Though initially reluctant, Wee-Bey agrees that Colvin's offer gives Namond the best chance of escaping the drug trade and making something of himself. Acknowledging that anything is preferable to a life as a soldier, Wee-Bey orders De'Londa to allow Colvin to assume guardianship of Namond, implicitly threatening her when she appears reluctant to let Namond go.

===Season five===
Wee-Bey is briefly seen during the end-of-season montage conversing amicably with Chris Partlow in the courtyard of the Maryland State prison; they are in a similar situation, both having been primary enforcers for West Baltimore kingpins, and now both serving life sentences for committing (and taking sole responsibility for) murders at the behest of their respective bosses.

==Real life origins==
Ed Burns investigated several high-end drug traffickers in the 1980s. One of these was a heroin dealer named Thomas H. Taylor, whose partner, Vernon Collins, was known as Bey-Brother. He was described by one FBI informant as a "narcotics hit man who is feared throughout the narcotics underworld in Baltimore."

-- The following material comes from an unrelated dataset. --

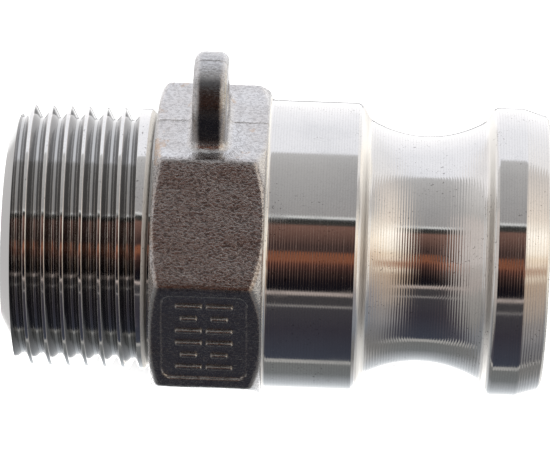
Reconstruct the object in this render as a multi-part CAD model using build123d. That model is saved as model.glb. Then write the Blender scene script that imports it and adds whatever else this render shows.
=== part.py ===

Collins is mentioned in David Simon's book Homicide: A Year on the Killing Streets as one of Baltimore's notorious contract killers in the late 1970s, along with Dennis Wise, who spawned a character of the same name played by actor Chad L. Coleman. Wee-Bey is a reference to this hit man and drug trafficker. Collins was arrested in 1987 and sentenced to thirty-five years in prison.

==Internet popularity==
The scene from the season 1 episode "The Hunt" where Wee-Bey shows a surprised expression after learning that shooting victim Greggs was a police officer resurfaced as a reaction GIF over 15 years after this episode was originally aired.

Johnson commented about the popularity of that GIF in 2022: "It doesn't get old. I guess I have an out-of-body experience to be able to see that and understand that."